> -----Original Message-----
> From: Luke S Crawford [mailto:lsc@xxxxxxxxx]
> Sent: 25 March 2009 16:08
> To: Fischer, Anna
> Cc: eric van blokland; xen-users@xxxxxxxxxxxxxxxxxxx
> Subject: Re: [Xen-users] Strange network issue; Guest/DomU outgoing
> traffic
>
> "Fischer, Anna" <anna.fischer@xxxxxx> writes:
>
> > You are tracing this within the guest OS? Or are you tracing on the
> bridge within Dom0?
>
>
> Assuming the original poster has the same problem I do, within the
> DomU.
>
> only one guest has a problem at a time, and the problem remains even if
> i
> 'xm save' and then 'xm restore' the guest.
>
> > Again, you are tracing this within the guest OS? What do the stats on
> the guest network interface say? Do you see packet counters increasing
> (both within the guest OS eth0, and on vifX.0 in Dom0?) when you are
> sending packet?
>
> after you reset the interfaces within the guest, the transmitted packet
> count stays at 1.
>
> > If you only have a single guest failing on Xen, then I would guess
> this is an issue with the guest OS and not with anything relating to
> Xen networking. What kernel does the guest OS run?
>
>
> In my case, CentOS 5.1 kernel-xen (I don't remember exact uname.

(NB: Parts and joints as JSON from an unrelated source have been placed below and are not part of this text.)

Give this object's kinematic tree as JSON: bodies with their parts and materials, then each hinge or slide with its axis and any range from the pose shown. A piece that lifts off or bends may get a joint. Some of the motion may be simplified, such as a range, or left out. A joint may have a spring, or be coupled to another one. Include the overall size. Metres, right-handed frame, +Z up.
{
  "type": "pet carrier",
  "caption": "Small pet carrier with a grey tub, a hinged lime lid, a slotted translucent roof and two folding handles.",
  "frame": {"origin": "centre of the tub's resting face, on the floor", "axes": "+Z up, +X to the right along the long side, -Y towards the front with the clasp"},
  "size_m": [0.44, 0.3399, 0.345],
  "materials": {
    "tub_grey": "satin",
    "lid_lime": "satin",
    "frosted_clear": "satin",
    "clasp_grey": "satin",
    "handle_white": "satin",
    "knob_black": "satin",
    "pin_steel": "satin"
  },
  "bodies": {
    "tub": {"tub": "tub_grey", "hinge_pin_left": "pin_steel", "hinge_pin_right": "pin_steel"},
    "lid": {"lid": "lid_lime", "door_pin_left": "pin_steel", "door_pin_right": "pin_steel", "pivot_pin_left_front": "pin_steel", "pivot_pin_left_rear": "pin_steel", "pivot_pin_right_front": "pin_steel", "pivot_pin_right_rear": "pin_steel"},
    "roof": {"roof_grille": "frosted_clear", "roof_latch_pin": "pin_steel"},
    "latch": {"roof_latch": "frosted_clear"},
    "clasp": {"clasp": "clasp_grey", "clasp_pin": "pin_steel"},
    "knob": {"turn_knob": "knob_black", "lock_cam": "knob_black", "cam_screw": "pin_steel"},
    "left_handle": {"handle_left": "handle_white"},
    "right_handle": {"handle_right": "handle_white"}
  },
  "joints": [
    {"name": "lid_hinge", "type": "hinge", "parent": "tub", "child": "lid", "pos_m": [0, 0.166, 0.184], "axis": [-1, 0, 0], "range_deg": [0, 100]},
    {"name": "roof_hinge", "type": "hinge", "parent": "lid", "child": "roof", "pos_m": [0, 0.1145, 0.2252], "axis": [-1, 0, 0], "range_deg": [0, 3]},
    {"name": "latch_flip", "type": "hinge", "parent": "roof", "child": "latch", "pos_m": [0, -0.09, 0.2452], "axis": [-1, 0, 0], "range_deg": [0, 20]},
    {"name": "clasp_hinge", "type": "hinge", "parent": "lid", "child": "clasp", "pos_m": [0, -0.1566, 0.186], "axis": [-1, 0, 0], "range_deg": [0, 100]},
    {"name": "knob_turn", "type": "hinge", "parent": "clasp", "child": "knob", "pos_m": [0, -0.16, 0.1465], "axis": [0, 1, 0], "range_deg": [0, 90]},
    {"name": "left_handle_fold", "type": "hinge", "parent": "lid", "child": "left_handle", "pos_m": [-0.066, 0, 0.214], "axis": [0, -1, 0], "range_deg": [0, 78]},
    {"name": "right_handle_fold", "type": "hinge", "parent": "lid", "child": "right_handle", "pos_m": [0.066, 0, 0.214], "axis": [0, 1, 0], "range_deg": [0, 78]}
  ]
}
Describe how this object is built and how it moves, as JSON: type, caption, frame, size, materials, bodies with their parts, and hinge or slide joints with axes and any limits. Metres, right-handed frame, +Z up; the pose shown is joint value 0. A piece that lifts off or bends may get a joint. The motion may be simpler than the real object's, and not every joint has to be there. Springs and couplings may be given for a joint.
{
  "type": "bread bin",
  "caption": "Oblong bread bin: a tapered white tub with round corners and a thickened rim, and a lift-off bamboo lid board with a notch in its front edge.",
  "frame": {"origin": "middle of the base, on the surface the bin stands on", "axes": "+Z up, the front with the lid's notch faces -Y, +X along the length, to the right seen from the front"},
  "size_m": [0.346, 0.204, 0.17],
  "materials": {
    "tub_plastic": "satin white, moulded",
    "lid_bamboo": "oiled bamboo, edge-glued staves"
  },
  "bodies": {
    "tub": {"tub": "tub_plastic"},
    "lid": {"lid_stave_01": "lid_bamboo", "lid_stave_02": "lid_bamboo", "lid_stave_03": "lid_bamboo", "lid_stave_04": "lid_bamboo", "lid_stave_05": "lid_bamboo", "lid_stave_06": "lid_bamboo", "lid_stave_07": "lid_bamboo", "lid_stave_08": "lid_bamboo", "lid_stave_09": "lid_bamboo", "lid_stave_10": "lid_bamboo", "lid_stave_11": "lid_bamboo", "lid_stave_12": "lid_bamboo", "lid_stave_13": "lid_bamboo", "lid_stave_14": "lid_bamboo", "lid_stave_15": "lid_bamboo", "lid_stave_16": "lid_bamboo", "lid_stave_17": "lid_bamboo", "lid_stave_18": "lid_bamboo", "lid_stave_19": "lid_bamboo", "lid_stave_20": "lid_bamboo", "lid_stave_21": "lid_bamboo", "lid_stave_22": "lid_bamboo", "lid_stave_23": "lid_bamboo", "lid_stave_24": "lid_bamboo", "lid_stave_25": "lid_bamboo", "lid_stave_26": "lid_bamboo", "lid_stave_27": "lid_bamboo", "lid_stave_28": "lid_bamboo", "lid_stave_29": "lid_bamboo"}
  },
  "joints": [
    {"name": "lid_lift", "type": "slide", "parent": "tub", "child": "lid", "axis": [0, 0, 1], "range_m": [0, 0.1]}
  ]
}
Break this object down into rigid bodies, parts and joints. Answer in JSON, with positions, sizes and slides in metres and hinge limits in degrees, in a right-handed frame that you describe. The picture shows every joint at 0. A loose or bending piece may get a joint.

> sorry, I know that is important.)
>
>
> > > Does anyone have an idea about the cause or a solution to this
> problem?
> >
> > I have seen strange things with libpcap under certain guest OS
> versions when used with Xen's netfront driver... libpcap is used for
> tcpdump and some network testing tools (potentially the ones you are
> using). It might be worth trying to also trace packets on the backend
> devices in Dom0, and also have a look at packet counters on all
> interfaces (Dom0/DomU).
>
>
> the packet counters within the DomU, in my case, would increment for
> rx,
> for tx, they would not increment. this looked the same if you looked
> at
> the iface from within the domu or within the dom0 (which makes sense,
> if the
> DomU doesn't think it's transmitting, the dom0 is unlikely to see a
> packet)
If you are tracing within DomU, assuming you are doing a simple Linux "ping
x.x.x.x" command where x.x.x.x is on the same network as your DomU, then the
only reason that you would not see an ICMP packet would be that you do not have
an ARP table entry for x.x.x.x on DomU. What does your ARP table show? If there
is no entry, then you should see an ARP packet in the trace. If you do not see
an ARP packet, then it could be that your routing is not set up properly. What
does ip route show?
Do your interface counters / netstat values show any TX errors at all?
>From your description I don't think this issue is Xen related.
When I had problems with libpcap, I actually saw interface packet counters
increasing, but no packets in libpcap. So this is a different issue.